847 posts since 2/15/2014

I would never judge normal people by what they wear however i think wearing a plain mask is stupid but i see more people now wearing designer masks, next will be what bubba mentioned to distress the mask "use bleach & sandpaper & put cuts in the material" hahaha

Nov 30, 2020 - 5:48:24 PM
Players Union Member

Brian T

Canada

17592 posts since 6/5/2008

My favorite 20-yr old Carhart coat might just outlive me.
If not, I will have a cremation funeral pyre in my back yard.
I will drink to the health and the memories of everything that coat has seen.

Dec 1, 2020 - 5:21:22 PM

mander

USA

4487 posts since 10/7/2007

quote:
Originally posted by Brian T

My favorite 20-yr old Carhart coat might just outlive me.
If not, I will have a cremation funeral pyre in my back yard.
I will drink to the health and the memories of everything that coat has seen.

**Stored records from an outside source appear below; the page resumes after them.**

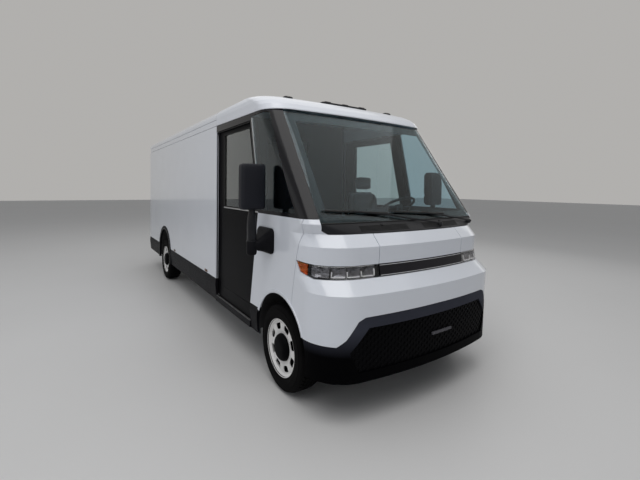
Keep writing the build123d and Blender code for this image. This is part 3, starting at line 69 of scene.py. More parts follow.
# ---------------------------------------------------------------- materials
GRAINS = {"noise": ("TexNoise", {"Detail": 3}), "cells": ("TexVoronoi", {}), "brushed": ("TexNoise", {}),
    "weave": ("TexWave", {"Distortion": 1.5}), "ribs": ("TexWave", {"Distortion": 0.0})}


def new_node(tree, kind, **values):
    """A shader node with some of its sockets set. _ stands for the space in a socket's name."""
    return set_sockets(tree.nodes.new("ShaderNode" + kind), values)


def set_sockets(node, values):
    for socket, value in values.items():
        node.inputs[socket.replace("_", " ")].default_value = value
    return node


def wire(tree, *links):
    """Join (node, output, node, input) links."""
    for source, output, target, socket in links:
        tree.links.new(source.outputs[output], target.inputs[socket])


def finish(name, colour, rough, metal=0.0, mottle=0.1, patch=0.5, swing=0.06, grain=None, foot=None,
        **sockets):
    """A material whose colour and roughness wander a little, by mottle and swing, over a patch's size.

    grain is the (depth, size, pattern) of its surface, noise if no pattern is given. foot is the
    (colour, end, start) of a painted shade that it fades to, low on its object, as shares of the height.
    """
    material = bpy.data.materials.new(name)
    material.use_nodes = True
    tree = material.node_tree
    shader = set_sockets(tree.nodes["Principled BSDF"], {"Metallic": metal, **sockets})
    place = new_node(tree, "TexCoord")
    cloud = new_node(tree, "TexNoise", Scale=1 / patch, Detail=6)
    ramp = new_node(tree, "ValToRGB")
    for element, position, share in zip(ramp.color_ramp.elements, (0.3, 0.7), (1 - mottle, 1 + mottle)):
        element.position = position
        element.color = [min(1, c * share) for c in colour] + [1]
    spread = new_node(tree, "MapRange", To_Min=max(0.0, rough - swing), To_Max=rough + swing)
    wire(tree, (place, "Object", cloud, "Vector"), (cloud, "Fac", ramp, "Fac"),
        (ramp, "Color", shader, "Base Color"), (cloud, "Fac", spread, "Value"),
        (spread, "Result", shader, "Roughness"))
    # foot: painted shade, a darker colour towards the bottom of the object
    if foot:
        split = new_node(tree, "SeparateXYZ")
        rise = new_node(tree, "MapRange", From_Min=foot[1], From_Max=foot[2])
        fade = new_node(tree, "MixRGB", Color1=[*foot[0], 1])
        wire(tree, (place, "Generated", split, "Vector"), (split, "Z", rise, "Value"),
            (rise, "Result", fade, "Fac"), (ramp, "Color", fade, "Color2"),
            (fade, "Color", shader, "Base Color"))
    if grain:
        depth, size, pattern = (*grain, "noise")[:3]
        kind, settings = GRAINS[pattern]
        cells = new_node(tree, kind, Scale=1 / size, **settings)
        if kind == "TexWave":
            cells.bands_direction = "DIAGONAL" if pattern == "weave" else "Y"
        source, output = place, "Object"
        if pattern == "brushed":
            source, output = new_node(tree, "Mapping", Scale=(0.04, 0.04, 1)), "Vector"
            wire(tree, (place, "Object", source, "Vector"))
        bump = new_node(tree, "Bump", Strength=min(1.0, depth), Distance=size * 0.5)
        height = "Distance" if pattern == "cells" else "Fac"
        wire(tree, (source, output, cells, "Vector"), (cells, height, bump, "Height"),
            (bump, "Normal", shader, "Normal"))
    return material


def glass(name, colour, ior, rough=0.0, grain=None):
    """A clear or tinted material that light passes through."""
    return finish(name, colour, rough, mottle=0.03, patch=1.2, swing=0.0, grain=grain,
        Transmission_Weight=1.0, IOR=ior)


paint = finish("paint_white", (0.78, 0.815, 0.885), 0.24, mottle=0.012, swing=0.03, grain=(0.03, 0.004),
    Coat_Weight=0.9, Coat_Roughness=0.04)
cap_paint = finish("cap_white", (0.77, 0.80, 0.865), 0.32, mottle=0.015, swing=0.04, grain=(0.06, 0.006),
    Coat_Weight=0.5, Coat_Roughness=0.1)
door_black = finish("door_black", (0.0035, 0.0035, 0.0045), 0.34, mottle=0.2, swing=0.04,
    Specular_IOR_Level=0.03)
gloss_black = finish("gloss_black", (0.007, 0.007, 0.009), 0.16, swing=0.03, Specular_IOR_Level=0.2,
    Coat_Weight=0.12, Coat_Roughness=0.04)
trim = finish("moulded_black", (0.008, 0.008, 0.010), 0.46, mottle=0.2, swing=0.08,
    grain=(0.5, 0.0022, "cells"), Specular_IOR_Level=0.06)
smooth_trim = finish("smooth_black", (0.010, 0.0105, 0.013), 0.36, mottle=0.15, grain=(0.1, 0.003),
    Specular_IOR_Level=0.25)
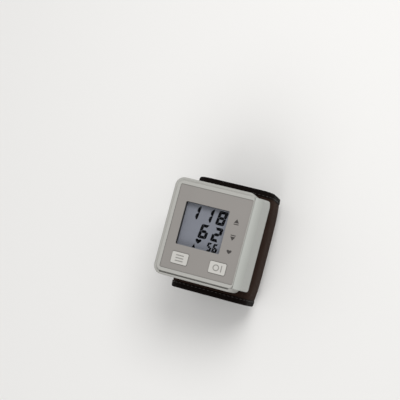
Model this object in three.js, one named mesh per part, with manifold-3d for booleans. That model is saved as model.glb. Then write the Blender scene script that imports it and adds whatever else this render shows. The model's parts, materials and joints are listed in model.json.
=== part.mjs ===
// A wrist blood pressure monitor, lying on the back of its closed cuff with its display up.
// Millimetres. +X is the display's right, +Y its top and +Z out of it. The origin is under the
// middle of the case, on the surface that the cuff lies on.

import * as THREE from 'three';
import { mergeVertices } from 'three/addons/utils/BufferGeometryUtils.js';
import Module from 'manifold-3d';

const wasm = await Module();
wasm.setup();

// Clearances: faces that seat, faces that slide, faces of soft layers, the overrun of a cut and
// the least radius of a corner.
const fit = { seat: 0.15, slide: 0.2, rest: 0.3, over: 1, sharp: 0.05 };

// Counts of facets: on a round corner, an edge rounding, a corner of the cuff, along a hose, on a
// turn of a coil, and round rods and wires.
const facets = {
  cornerSteps: 6,
  edgeSteps: 3,
  loopSteps: 7,
  hoseSteps: 12,
  coilSteps: 8,
  largeSides: 20,
  roundSides: 16,
  smallSides: 10,
  wireSides: 5,
};

// The cuff's outer face, seen along Y, is a rounded box. Its near side carries the case and its
// far side lies on the surface. The band is open on the left, under the near corner's arm.
const cuff = {
  width: 55.2,
  height: 46,
  breadth: 78.4,
  shift: 2.8,
  nearRadius: 10,
  farRadius: 16,
  armLength: 8,
  rimLength: 19.2,
  rimFall: 0.8,
  farEndDegrees: 20,
};

// The band's layers from the outside in, the hem that closes its ends and the tape on its rims.
const layer = { cover: 1.6, curler: 1, bladder: 2, lining: 0.9, hem: 1.4 };
const tape = { thickness: 0.35, web: 0.7, width: 3.5 };
const bladder = { rimInset: 5, endInset: 6 };
const curler = { rimInset: 2, endInset: 0.3 };

// The tail of the cuff, sewn on at its low end, and the hook pad inside its tip.
const strap = {
  width: 64,
  thickness: 1.6,
  seamDegrees: 35,
  overlap: 14,
  tipRadius: 8,
  edge: 0.4,
};
const hook = { thickness: 0.8, width: 54, length: 11, tipInset: 1.5 };

// The two stacked cells, each with its nub, and the springs and plates at their ends.
const cell = { length: 44.5, radius: 5.25, nubRadius: 1.9, nubLength: 1, edge: 0.4 };
const spring = { wire: 0.5, radius: 3.2, turns: 3.5, pitch: 0.97 };
const contact = { thickness: 0.4, width: 9, height: 9 };

// The bay that holds the cells.
const bay = { wall: 1.1, innerWall: 1.5, sideGap: 0.25, doorGap: 0.35, endRoom: 2.8 };

// The battery cover on the right side of the case.
const door = {
  width: 5.15,
  wall: 1.3,
  cornerRadius: 1.6,
  endRound: 0.8,
  tongueSpacing: 28,
  tongueWidth: 8,
  tongueThickness: 0.8,
  tongueReach: 4.6,
};

// The moulded case: a main body and a raised tier that frames the panel.
const shell = {
  wall: 1.8,
  floor: 1.6,
  headroom: 1.45,
  plate: 1.75,
  tierRise: 1.8,
  tierStep: 2.4,
  rim: 2.35,
  rightRim: 0.65,
  rearHeight: 13.7,
  endMargin: 2.7,
  leftRadius: 6,
  rightRadius: 4.5,
  backRound: 2.5,
  bandRound: 1.4,
  tierRadius: 4.2,
  tierRightRadius: 2.8,
  tierRound: 0.4,
  lipThickness: 0.75,
  lipHeight: 1.1,
};

// Grey panel with the window and the clear lens under it.
const panel = { thickness: 0.8, sink: 0.4, radius: 0.8 };
const screen = { width: 30.1, height: 28.9, left: 6.3, top: 10.4, radius: 0.8 };
const lens = { thickness: 1.05, lap: 1.2, opening: 0.8 };

// The liquid crystal cell, its black frame and the rubber contact strips under it.
const crystal = { thickness: 2.2, lap: 3, radius: 0.3 };
const frame = { flange: 1.05, wall: 1.1, radius: 1.2, bayRoom: 1.55 };
const zebra = { height: 2.2, width: 1.6, endInset: 2 };

// The circuit board and what is soldered to it.
const board = { thickness: 1.2, sideGap: 1.9, endGap: 1.4, bayGap: 0.2, pumpGap: 1.8 };
const chip = { size: 12, height: 1.6, y: -8, sensorGap: 0.25, sensorLap: 0.25 };
const sensor = { size: 7.5, height: 3.85, bayRoom: 3.35, nippleLength: 3 };
const buzzer = { radius: 6, height: 3.4, bayRoom: 2.9, holeRadius: 1 };

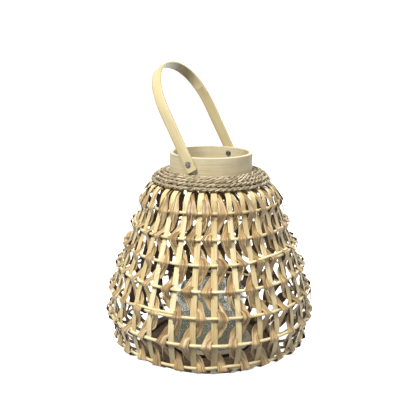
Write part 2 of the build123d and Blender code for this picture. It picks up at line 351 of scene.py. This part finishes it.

I would laugh, but I know for a fact the man I married loves his ski jacket more than he loves me. Had more fun with it! :-)

Dec 1, 2020 - 5:40:56 PM
Players Union Member

Brian T

Canada

17592 posts since 6/5/2008

In the city, that coat probably looks to be all the rage for fashion.
To me, it's my "winter skin." I have better coats for 20 below and colder.

It's like wearing bib-front camo and that coat into a city grocery store.
They're probably thinking "poor hunter" has to buy his dinner.
You leave a few goose feathers on the check out belt.

Dec 2, 2020 - 3:55:30 PM

3811 posts since 12/6/2009

quote:
Originally posted by Brian T

My favorite 20-yr old Carhart coat might just outlive me.
If not, I will have a cremation funeral pyre in my back yard.
I will drink to the health and the memories of everything that coat has seen.


I think you’re gonna have to take that carhart with you …..my Carhart vest is 60 years old and has only one little smidgen of a tear…..probably from a nail sticking out somewhere……Just in case anyone’s interested Carhart is making vests again.

Dec 2, 2020 - 5:16:02 PM
Players Union Member

Brian T

Canada

17592 posts since 6/5/2008

Yeah, I could be cremated in it. They can bury the zippers, for all I will care.

Vests, huh? I must look into that.

Some Carhartt stuff, like the "Canyon" coat, cannot be shipped into Canada.
I'll have a secret agent buy me one for my birthday. So far, I'm well off as it is.